Zirconia is in well known as a dental biomaterial and has been applied as structural material for implants, dental bridges, crowns or inserts due to its biocompatibility, high fracture toughness, and radiopacity. On the other hand oxide ceramics can undergo subcritical cracking which is crucial parameter in the case of a long-term loading in a humid environment (such as human body). Pure zirconium oxide stabilized with yttrium oxide is considered also as an inert material. To improve bioactive properties, modifying additives are used to induce a specific biological response. One of the most common bioactive filler, which enhances early and late bone-to-implant integration; is represented by hydroxyapatite. Another example of a material that has the effect of enhancing osteointegration is bioglass. Bioactivity can also be understood in the context of providing dental materials with antibacterial function. Among the most commonly used antibacterial materials are silver and copper nanoparticles. In the present work we tried to consider 3 aspects simultaneously. First of all determination of slow crack growth parameters and then lifetime estimation of biocomposites made of ZrO₂ and hydroxyapatite (HAp), where zirconia powder was obtained by hydrothermal method. Secondly, comparison of biological properties such as antibacterial efficacy and biocompatibility of ZrO₂/HAp in respect of ZrO₂ composites modified with hexagonal boron nitride (hBN), bioglass (BG), and bioglass containing copper (BGCu). Thirdly, demonstration of bioactive properties that promote the formation of an apatite layer on the biocomposite surface in contact with SBF.
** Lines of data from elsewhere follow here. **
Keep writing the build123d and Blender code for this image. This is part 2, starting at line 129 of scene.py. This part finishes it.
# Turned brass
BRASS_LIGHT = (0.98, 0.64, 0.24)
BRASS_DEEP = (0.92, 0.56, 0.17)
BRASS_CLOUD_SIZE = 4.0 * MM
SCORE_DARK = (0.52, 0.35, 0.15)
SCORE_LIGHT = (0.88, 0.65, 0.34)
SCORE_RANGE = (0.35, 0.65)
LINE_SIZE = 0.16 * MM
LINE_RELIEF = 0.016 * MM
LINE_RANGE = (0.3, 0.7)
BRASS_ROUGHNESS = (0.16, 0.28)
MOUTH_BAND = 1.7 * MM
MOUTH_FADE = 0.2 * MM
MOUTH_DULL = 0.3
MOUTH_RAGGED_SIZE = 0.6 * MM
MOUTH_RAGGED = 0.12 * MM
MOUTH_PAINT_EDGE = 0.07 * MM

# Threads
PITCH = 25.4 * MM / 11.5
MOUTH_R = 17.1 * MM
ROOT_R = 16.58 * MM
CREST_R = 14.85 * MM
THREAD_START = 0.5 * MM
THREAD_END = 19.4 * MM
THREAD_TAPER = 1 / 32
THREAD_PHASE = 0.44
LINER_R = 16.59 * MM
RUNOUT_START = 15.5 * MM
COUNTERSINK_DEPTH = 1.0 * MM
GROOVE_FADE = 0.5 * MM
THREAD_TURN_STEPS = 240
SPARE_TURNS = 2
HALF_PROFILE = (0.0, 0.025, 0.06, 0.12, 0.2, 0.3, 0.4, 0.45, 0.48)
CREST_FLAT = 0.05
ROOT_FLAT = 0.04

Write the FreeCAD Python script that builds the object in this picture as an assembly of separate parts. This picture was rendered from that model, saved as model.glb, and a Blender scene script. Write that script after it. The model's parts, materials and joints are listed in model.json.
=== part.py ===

Our findings indicated that all materials demonstrated a high degree of biocompatibility. However, it is noteworthy that a slight cytotoxicity was observed in the composites modified with HAp and hBN. Furthermore, the same composite materials exhibited notable antibacterial properties against Gram-positive bacteria and some Gram-negative strains. Moreover, the mechanical tests showed that ZrO₂/HAp biocomposites revealed susceptibility to subritical cracking.